Dora Nisman with her sister Esther Waisman

This is me and my sister Esther. The photo was taken in Chernovtsy in 1931. I already had a job at a shop and my sister worked as a dressmaker as well. In 1928, when I was 16, I went to the owner of a garment shop looking for a job. She interviewed me and I got employed. She was from Bucharest. I worked in this shop for about 8 months when my friends came from Chernovtsy and convinced me to leave Kishinev for Chernovtsy. I rented an apartment from a very nice Jewish family from Bessarabia: Mendele Rakhman and his wife, two children and two sisters. They had a big apartment. They liked me and didn't charge much. I found a job at the Queen Blouse, the most popular shop in Chernovtsy.

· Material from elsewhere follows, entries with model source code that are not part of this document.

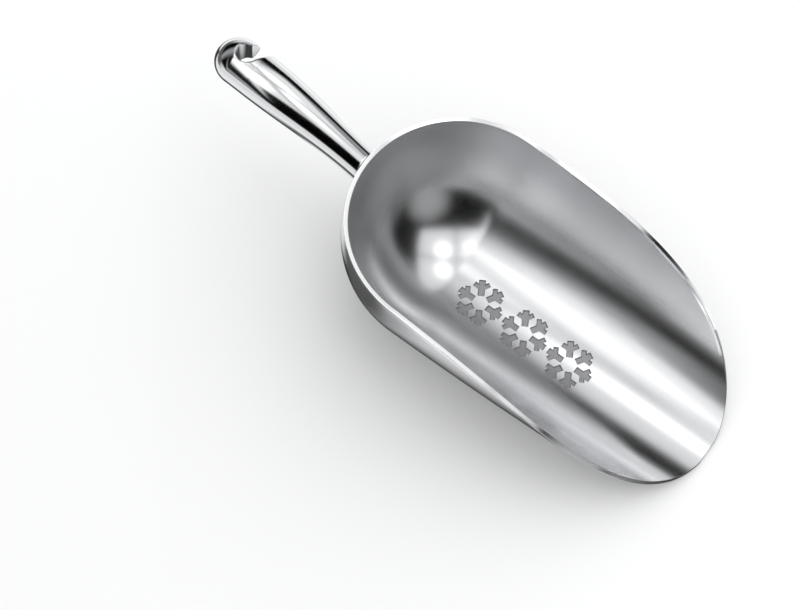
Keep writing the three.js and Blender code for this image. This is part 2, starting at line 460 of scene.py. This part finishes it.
def over_stamped_area(points, faces):
    """Which faces belong to the part of the inner floor that the stamped patch replaces."""
    middles = np.array([points[ring].mean(0) for ring in faces])
    low, high = STAMPED_AREA
    in_area = ((middles[:, :2] > low) & (middles[:, :2] < high)).all(1)
    off_floor = np.abs(middles[:, 2] - floor_height(middles[:, 0], middles[:, 1]))
    return in_area & (off_floor < FLOOR_TOLERANCE)


def border_of(faces):
    """The points round a patch of faces, in order."""
    edges = [edge for ring in faces for edge in zip(ring, ring[1:] + ring[:1])]
    paired = set(edges)
    after = {start: end for start, end in edges if (end, start) not in paired}
    border = [next(iter(after))]
    while after[border[-1]] != border[0]:
        border.append(after[border[-1]])
    return border


def make_bowl(metals):
    lines, angle = bowl_lines()
    outer = surface(lines, angle, 0.0)
    inner = surface(lines, angle, WALL)
    outer_edge = rounded_corner(outer[:, -1], outer[:, -2], inner[:, -1])
    inner_edge = rounded_corner(inner[:, -1], outer[:, -1], inner[:, -2])
    loop = np.concatenate([outer[:, :-1], outer_edge, inner_edge, inner[:, -2::-1]], 1)
    columns, length = loop.shape[:2]
    points, faces = [], []
    for side in (1, -1):
        faces += [face[::side] for face in grid_faces(columns, length, len(points))]
        points.extend(loop.reshape(-1, 3) * np.array([1, side, 1]))
    points, faces = welded(points, faces)

    # The inner faces over the stamped area give way to the finer patch.
    covered = over_stamped_area(points, faces)
    border = border_of([ring for ring, hidden in zip(faces, covered) if hidden])
    patch_points, patch_faces = stamped_patch(points[border][:, :2])
    faces = [ring for ring, hidden in zip(faces, covered) if not hidden]
    faces += [tuple(len(points) + index for index in face) for face in patch_faces]
    points, faces = welded(np.vstack([points, patch_points]), faces)

    corner_normals, face_materials = bowl_shading(points, faces)
    materials = [metals[name] for name in BOWL_METALS]
    bowl = make_piece("bowl_shell", points, faces, materials,
                      corner_normals=corner_normals, face_materials=face_materials)
    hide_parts("bowl")


# ---- handle surface ----
ARC_RADIUS = HANDLE_LENGTH / (SLOPE_AT_BOWL - SLOPE_AT_TIP)
ARC_CENTRE = np.array([
    -BACK_RADIUS - ARC_RADIUS * math.sin(SLOPE_AT_BOWL),
    0.0,
    HANDLE_ROOT_HEIGHT - ARC_RADIUS * math.cos(SLOPE_AT_BOWL),
])


def handle_half_width(along):
    share = np.clip(along / SWELL_LENGTH, 0, 1)
    return ROOT_HALF_WIDTH + (TIP_HALF_WIDTH - ROOT_HALF_WIDTH) * (1 - np.cos(math.pi * share)) / 2


def handle_flatness(along):
    return ROOT_FLATNESS + (TIP_FLATNESS - ROOT_FLATNESS) * np.clip(along / SWELL_LENGTH, 0, 1)


def along_handle(points):
    """World points as (along the centreline, sideways, through the thickness)."""
    offset = points - ARC_CENTRE
    slope = np.arctan2(offset[..., 0], offset[..., 2])
    along = (SLOPE_AT_BOWL - slope) * ARC_RADIUS
    return along, points[..., 1], np.hypot(offset[..., 0], offset[..., 2]) - ARC_RADIUS


def from_handle(along, sideways, through):
    """World points from places measured along the handle."""
    slope = SLOPE_AT_BOWL - along / ARC_RADIUS
    radius = ARC_RADIUS + through
    return np.stack([
        ARC_CENTRE[0] + radius * np.sin(slope),
        sideways + 0 * along,
        ARC_CENTRE[2] + radius * np.cos(slope),
    ], -1)


def smooth_max(a, b, size):
    """The larger of two numbers, rounded over where they are nearly equal."""
    gap = np.clip(0.5 + 0.5 * (a - b) / size, 0, 1)
    return b + (a - b) * gap + size * gap * (1 - gap)


def bar_field(points):
    """Below 0 inside the handle's bar before the hook is cut."""
    along, sideways, through = along_handle(points)
    half = handle_half_width(along)
    past = np.maximum(along - (HANDLE_LENGTH - TIP_HALF_WIDTH), 0)
    thick = half * handle_flatness(along)
    level = np.sqrt((sideways / half) ** 2 + (through / thick) ** 2 + (past / half) ** 2)
    steep = np.sqrt((sideways / half ** 2) ** 2 + (through / thick ** 2) ** 2 + (past / half ** 2) ** 2)
    return (level - 1) * level / np.maximum(steep, 1e-3)


def opening_field(points):
    """Below 0 inside the hook's hole and its side slot."""
    hole_along = HANDLE_LENGTH - HOLE_FROM_TIP
    slope = SLOPE_AT_BOWL - hole_along / ARC_RADIUS
    centre = from_handle(np.array(hole_along), HOLE_OFFSET, 0.0)
    towards_bowl = np.array([math.cos(slope), 0.0, -math.sin(slope)])
    offset = points - centre
    u, v = offset @ towards_bowl, offset[..., 1]
    hole = np.hypot(u, v) - HOLE_RADIUS
    across = u * math.cos(SLOT_ANGLE) - v * math.sin(SLOT_ANGLE)
    outwards = u * math.sin(SLOT_ANGLE) + v * math.cos(SLOT_ANGLE)
    slot_end = SLOT_WIDTH - SLOT_PAST_CENTRE
    slot = np.maximum(np.maximum(-across - SLOT_PAST_CENTRE, across - slot_end), -outwards)
    return -smooth_max(-hole, -slot, OPENING_ROUNDING)


def bowl_outside_field(points):
    """Above 0 outside the bowl's back."""
    x, y, z = points[..., 0], points[..., 1], points[..., 2]
    rise = np.where(z < WAIST, BELOW_WAIST, ABOVE_WAIST)
    level = np.sqrt((x ** 2 + y ** 2) / BACK_RADIUS ** 2 + ((z - WAIST) / rise) ** 2)
    return (level - 1) * BACK_RADIUS


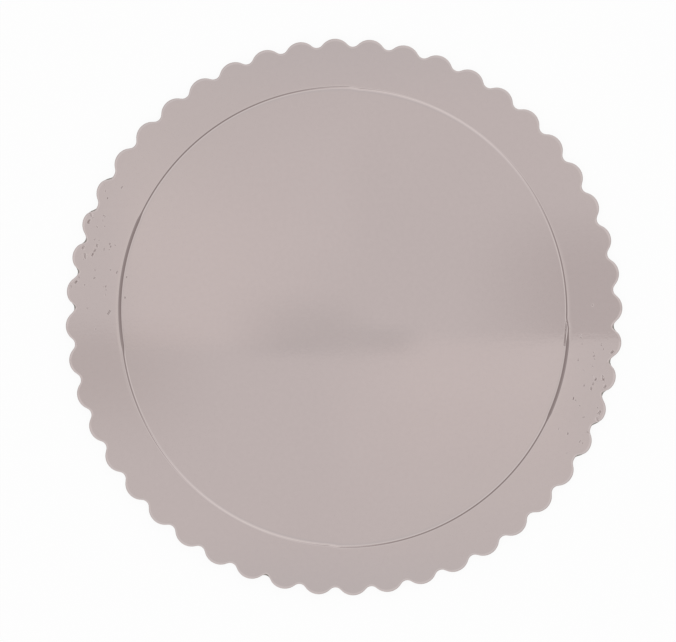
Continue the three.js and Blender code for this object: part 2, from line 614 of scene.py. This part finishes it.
def make_camera():
    data = bpy.data.cameras.new("camera")
    data.lens = LENS
    data.sensor_width = SENSOR
    data.sensor_fit = "HORIZONTAL"
    camera = bpy.data.objects.new("camera", data)
    bpy.context.scene.collection.objects.link(camera)
    x, y = CAMERA_OVER
    turn = -CREST_TURN
    over = (x * math.cos(turn) - y * math.sin(turn), x * math.sin(turn) + y * math.cos(turn))
    camera.location = (over[0] / METRE, over[1] / METRE, (THICKNESS + CAMERA_HEIGHT) / METRE)
    camera.rotation_euler = (0, 0, turn)
    bpy.context.scene.camera = camera


# What the face mirrors from overhead, given where the camera sees it on the board, in the picture's axes.
# Each card adds its colour to white. It eases in over its first pair of places and out over its second,
# across the picture and then up it.
DARK = (-0.112, -0.124, -0.124)
LEFT_DARK = (-0.086, -0.096, -0.1)
MIDDLE_DARK = (-0.108, -0.104, -0.1)
FAINT_DARK = (-0.02, -0.02, -0.02)
FAINT_LIGHT = (0.022, 0.022, 0.022)
WARM = (0.062, 0.052, 0.046)
COOL = (-0.045, -0.03, -0.022)
SKY_CARDS = (
    (DARK, (55, 128), (300, 400), (-13.5, -8), (20, 66)),
    (LEFT_DARK, (-400, -300), (-135, -58), (-84, -24), (-16, 2)),
    (MIDDLE_DARK, (-74, -24), (-12, 24), (-23, -15), (-13, 19)),
    (MIDDLE_DARK, (-12, 24), (24, 48), (-23, -15), (-13, -2)),
    (FAINT_DARK, (4, 30), (120, 150), (-100, -78), (-54, -34)),
    (FAINT_LIGHT, (-60, -14), (-6, 14), (16, 46), (84, 118)),
    (WARM, (-134, -104), (-80, 30), (-21, -9), (34, 112)),
    (WARM, (-24, 52), (104, 150), (-116, -54), (-18, -7)),
    (COOL, (-400, -300), (300, 400), (108, 152), (300, 400)),
    (COOL, (-400, -300), (300, 400), (-400, -300), (-152, -108)),
)
LOWEST_RISE = 0.05  # vertical part of the direction below which the places of the cards stop spreading

# The studio's sides, which the slopes of the crease and the scuffs mirror. Levels are shares of white.
SIDE_LIGHT_BEARING = math.radians(61)  # in the picture, and the same opposite
SIDE_LIGHT_EDGE = (0.8, 0.95)  # cosine of the turn away from that bearing
SIDE_LIGHT_RISE = 0.52  # vertical part of the direction at which that edge holds
SIDE_LIGHT_TAPER = 0.5  # how much the side lights narrow above that, and widen below it
SIDE_BRIGHT = 0.66  # above the sides next to the lights
SIDE_DARK = (0.48, 0.63)  # straight across from the lights, and next to them
SIDE_DARK_EDGE = (0.42, 0.85)  # cosines of the turn at which those two hold
SIDE_TINT = (0.97, 1.04, 1.04)  # how much of a change of level each colour gets
UPPER_LIT = 0.86  # between the side lights and the cards overhead
UPPER_UNLIT = 1.14  # above the rest of the sides
# Vertical parts of the direction over which each band fades in and out
LOW_BAND = ((0.25, 0.4), (0.6, 0.8))
UPPER_BAND = ((0.65, 0.82), (0.965, 0.984))


def overhead_light(tree, x, y, z):
    """White with the cards in it, each where the camera sees it mirrored at its places on the face."""
    rise = maths(tree, "MAXIMUM", z, LOWEST_RISE)
    across, up = (
        maths(tree, "MULTIPLY_ADD", maths(tree, "DIVIDE", side, rise), CAMERA_HEIGHT, over)
        for side, over in zip((x, y), CAMERA_OVER)
    )
    light = (1.0, 1.0, 1.0)
    for amount, left, right, bottom, top in SKY_CARDS:
        share = maths(tree, "MULTIPLY", window(tree, across, left, right), window(tree, up, bottom, top))
        light = vector_maths(tree, "MULTIPLY_ADD", share, amount, light)
    return light


def side_light_cosine(tree, x, y):
    """Cosine of the turn from a direction's heading to the nearer side light."""
    level = add_node(tree, "ShaderNodeCombineXYZ", {"X": x, "Y": y}).outputs[0]
    heading = vector_maths(tree, "NORMALIZE", level)
    bank = (math.cos(SIDE_LIGHT_BEARING), math.sin(SIDE_LIGHT_BEARING), 0)
    facing = add_node(tree, "ShaderNodeVectorMath", {0: heading, 1: bank}, operation="DOT_PRODUCT")
    return maths(tree, "ABSOLUTE", facing.outputs["Value"])


def side_bands(tree, x, y, z):
    """The two bands round the sides, each as a level and the share of it that holds in a direction."""
    cosine = side_light_cosine(tree, x, y)
    widening = maths(tree, "MULTIPLY_ADD", z, -SIDE_LIGHT_TAPER, SIDE_LIGHT_TAPER * SIDE_LIGHT_RISE)
    lit = ramp(tree, maths(tree, "ADD", cosine, widening), *SIDE_LIGHT_EDGE)
    unlit = ramp(tree, cosine, *SIDE_DARK_EDGE, *SIDE_DARK)
    low_light = maths(tree, "MULTIPLY_ADD", lit, SIDE_BRIGHT, unlit)
    upper_light = ramp(tree, lit, 0.0, 1.0, UPPER_UNLIT, UPPER_LIT)
    return (low_light, window(tree, z, *LOW_BAND)), (upper_light, window(tree, z, *UPPER_BAND))


def make_sky():
    """A soft white studio: faint cards overhead, light from two sides and plain white at the horizon."""
    world = bpy.data.worlds.new("studio")
    bpy.context.scene.world = world
    world.use_nodes = True
    tree = world.node_tree
    tree.nodes.clear()
    direction = add_node(tree, "ShaderNodeTexCoord").outputs["Generated"]
    to_picture = {"Vector": direction, "Angle": CREST_TURN}
    turned = add_node(tree, "ShaderNodeVectorRotate", to_picture, rotation_type="Z_AXIS").outputs[0]
    x, y, z = add_node(tree, "ShaderNodeSeparateXYZ", {0: turned}).outputs

    light = overhead_light(tree, x, y, z)
    for level, share in side_bands(tree, x, y, z):
        change = maths(tree, "MULTIPLY", share, maths(tree, "SUBTRACT", level, 1.0))
        light = vector_maths(tree, "MULTIPLY_ADD", change, SIDE_TINT, light)
    studio = add_node(tree, "ShaderNodeBackground", {"Color": light}).outputs[0]
    add_node(tree, "ShaderNodeOutputWorld", {"Surface": studio})


# Floor
FLOOR_HALF = 3.0  # metres
FLOOR_DROP = 2e-5  # metres below the board's underside
FLOOR_COLOUR = (0.9, 0.9, 0.9, 1)
FLOOR_WHITE = 0.9  # share of plain white in what the floor shows


def floor_material():
    """White that shows nearly plain to the camera and in mirrors, and keeps the board's shadow."""
    material = bpy.data.materials.new("floor")
    material.use_nodes = True
    tree = material.node_tree
    tree.nodes.clear()
    path = add_node(tree, "ShaderNodeLightPath").outputs
    rays = maths(tree, "MAXIMUM", path["Is Camera Ray"], path["Is Glossy Ray"])
    rays = maths(tree, "MAXIMUM", rays, path["Is Transmission Ray"])
    share = maths(tree, "MULTIPLY", rays, FLOOR_WHITE)
    matt = add_node(tree, "ShaderNodeBsdfDiffuse", {"Color": FLOOR_COLOUR}).outputs[0]
    white = add_node(tree, "ShaderNodeEmission", {"Color": (1, 1, 1, 1), "Strength": 1.0}).outputs[0]
    shown = add_node(tree, "ShaderNodeMixShader", {0: share, 1: matt, 2: white}).outputs[0]
    add_node(tree, "ShaderNodeOutputMaterial", {"Surface": shown})
    return material


def make_floor():
    corners = [(-1, -1), (1, -1), (1, 1), (-1, 1)]
    mesh = bpy.data.meshes.new("floor")
    mesh.from_pydata([(FLOOR_HALF * x, FLOOR_HALF * y, -FLOOR_DROP) for x, y in corners], [], [(0, 1, 2, 3)])
    mesh.materials.append(floor_material())
    floor = bpy.data.objects.new("floor", mesh)
    bpy.context.scene.collection.objects.link(floor)


make_camera()
make_sky()
make_floor()
make_board()
bpy.context.scene.view_settings.view_transform = "Standard"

The owner spoke German. She was Jewish and came from Chernovtsy, but she found it more aristocratic to speak German. There were signs in German in all stores like the names of goods, information about working hours or warnings - just the usual stuff that can be seen in ordinary stores. Children were taught German. They had a better command of German than Yiddish. My sister Esther, born in 1905, was great help to her parents. When she was 15 she did the laundry for the whole family. My mother tailored fabrics, and Esther made clothes and did the laundry. It was mandatory to have some new clothes for Pesach, and they tried to have something made for every member of the family: pants, shirts and even underwear for my father. My father's colleague, an accountant, fell in love with Esther. He was moving to Palestine and promised Esther to take her with him. He had to pay 40,000 lei to get a permit for Esther. It took him some time to save this amount of money. Esther was getting ready to go. I made a couple of dresses for her, and my mother made pillows and blankets. When Esther was finally ready to go she received notification from the authorities that the quota had been closed and she couldn't leave. She got married after she turned 40. In 1945, Mark Stein, her husband to be, came to Chernovtsy. He was 47 and had a daughter. His wife had perished in a ghetto in 1942. He didn't want more children, and Esther always regretted that she didn't have children of her own. She worked as a dressmaker. Mark died in 1982, Esther in 1992 in Chernovtsy.